Contrast this with my best June read – William Boyd’s sixteenth novel Sweet Caress, a book which, as the title suggests, wraps the reader in a warm blanket of pleasure. Amory Clay is a photographer and with a life which spans the twentieth century her fictional biography becomes a piece of social history as well as a wonderful story of a complicated, trailblazing woman. The book, in the manner of an actual biography, contains photographs, some of her and her family and others purporting to be taken by her. But this is all a jolly clever wheeze on the part of Boyd ( who apparently has done this sort of thing before ) because the whole thing is a construct, including the title which comes from a quotation from an imaginary novel written by one of Amory’s lovers. Included in the list of acknowledgements at the end of the book are some real female photographers amongst the fictional ones.

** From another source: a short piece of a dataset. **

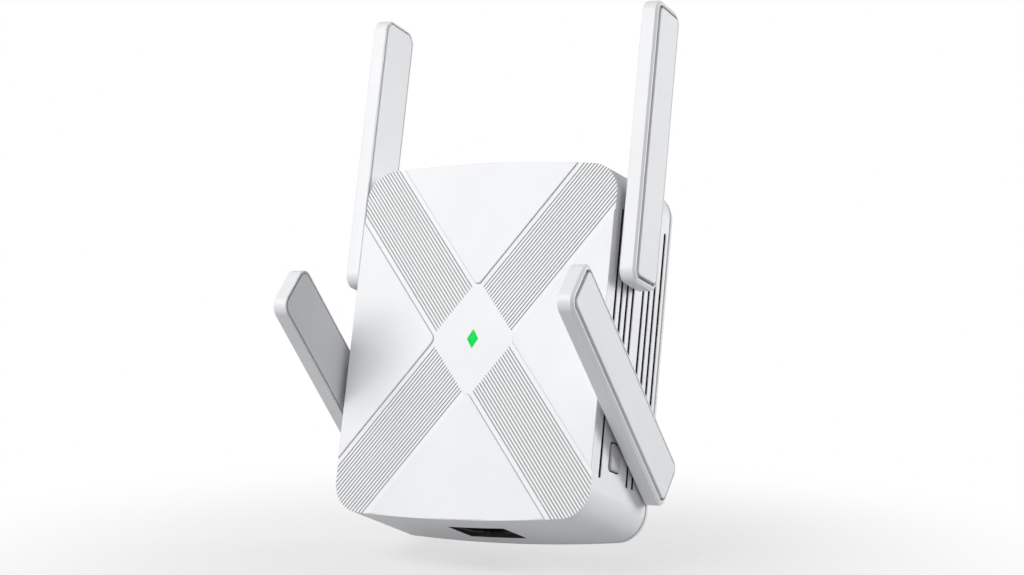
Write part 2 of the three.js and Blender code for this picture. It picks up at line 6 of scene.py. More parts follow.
import json
import math
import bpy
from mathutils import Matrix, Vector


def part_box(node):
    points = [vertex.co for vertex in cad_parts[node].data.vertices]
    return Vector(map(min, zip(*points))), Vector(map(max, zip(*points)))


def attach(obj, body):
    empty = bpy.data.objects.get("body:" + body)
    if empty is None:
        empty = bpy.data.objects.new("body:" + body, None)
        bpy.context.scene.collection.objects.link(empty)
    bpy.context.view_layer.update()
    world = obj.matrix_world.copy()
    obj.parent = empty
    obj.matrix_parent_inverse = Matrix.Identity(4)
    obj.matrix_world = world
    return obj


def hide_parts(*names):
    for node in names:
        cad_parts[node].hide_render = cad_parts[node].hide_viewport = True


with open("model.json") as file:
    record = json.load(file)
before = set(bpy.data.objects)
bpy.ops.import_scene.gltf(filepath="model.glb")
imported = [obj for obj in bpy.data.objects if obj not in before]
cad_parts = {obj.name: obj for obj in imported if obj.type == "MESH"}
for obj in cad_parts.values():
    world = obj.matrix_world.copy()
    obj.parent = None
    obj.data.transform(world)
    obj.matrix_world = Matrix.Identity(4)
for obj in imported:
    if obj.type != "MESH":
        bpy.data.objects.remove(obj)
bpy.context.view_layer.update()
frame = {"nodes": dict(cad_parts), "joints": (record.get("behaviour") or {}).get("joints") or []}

from types import SimpleNamespace

import bmesh
import bpy
import numpy as np
from mathutils import Matrix, Vector
from mathutils.geometry import delaunay_2d_cdt

MM = 0.001


def box_mm(node):
    """Lowest and highest corner of a CAD node, in millimetres."""
    low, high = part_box(node)
    return low / MM, high / MM


# ---- Camera, first, so that everything can be seen while it is made ----


def make_camera():
    data = bpy.data.cameras.new("camera")
    data.sensor_width = 36
    data.lens = 83.72
    data.clip_start = 0.01
    data.clip_end = 50
    camera = bpy.data.objects.new("camera", data)
    bpy.context.scene.collection.objects.link(camera)
    place = Vector((301.606, -583.953, -124.012)) * MM
    target = Vector((9.37, -40.84, 14.0)) * MM
    roll = math.radians(5.685)
    turn = (target - place).to_track_quat("-Z", "Y").to_matrix()
    camera.matrix_world = Matrix.Translation(place) @ (turn @ Matrix.Rotation(roll, 3, "Z")).to_4x4()
    bpy.context.scene.camera = camera


make_camera()

# ---- Sizes ----

SHELL_LOW, SHELL_HIGH = box_mm("front_housing")
FRONT_Y = box_mm("front_panel")[0].y
SHELL_FRONT_Y = SHELL_LOW.y
SEAM_Y = SHELL_HIGH.y
WALL_Y = box_mm("rear_cover")[1].y

# The outline at the front face: half sizes, corner radius, and the outward bow of its top and bottom edges.
HALF_X = 38.0
HALF_Z = 47.45
CORNER_R = 8.35
BOW = 1.13
# Growth of the outline towards the seam, as a factor for each millimetre.
GROW_X = (SHELL_HIGH.x / HALF_X - 1) / (SEAM_Y - FRONT_Y)
GROW_Z = (SHELL_HIGH.z / (HALF_Z + BOW) - 1) / (SEAM_Y - FRONT_Y)
WALL = 2.0
FRONT_WALL = 1.8

LENS_LOW, LENS_HIGH = box_mm("indicator_lens")
RELIEF_X = (LENS_LOW.x + LENS_HIGH.x) / 2
BAND_ANGLE = math.radians(38.4)
BAND_HALF = 8.85
BAND_DEPTH = 0.5
BAND_SOFTEN = 1.6
GROOVE_PITCH = 0.866
GROOVES_EACH_SIDE = 9
GROOVE_START = 10.15  # distance of a groove's end from the other band's centre line

VENT_WIDTH = 1.2
VENT_END_Z = 35.8

ROWS = ("lower", "upper")
SIDES = {"left": -1, "right": 1}
CORNERS = [(row, side) for row in ROWS for side in SIDES]


def grown(x, y, z):
    """A point of the front outline carried back to depth y."""
    t = y - FRONT_Y
    return (x * (1 + GROW_X * t), y, z * (1 + GROW_Z * t))


# ---- Outlines ----


def arc(centre_x, centre_z, radius, start, end, steps):
    """Points on an arc, both ends included. Angles are in degrees from +x towards +z."""
    angles = [math.radians(start + (end - start) * i / steps) for i in range(steps + 1)]
    return [(centre_x + radius * math.cos(a), centre_z + radius * math.sin(a)) for a in angles]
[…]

So…I’ve nothing against authors showing off their cleverness, as long as at the heart of their work there remains some empathy and humanity. By way of illustration, here’s Amory, towards the end of her life, reflecting how in old age we treat our bodies and houses in the same sort of way:

We make do, favour the right leg, use the left hand, slip a paperback under the armchair where the castor should be. It amazes me what compromises we happily live with. We limp along, patching up, improvising.”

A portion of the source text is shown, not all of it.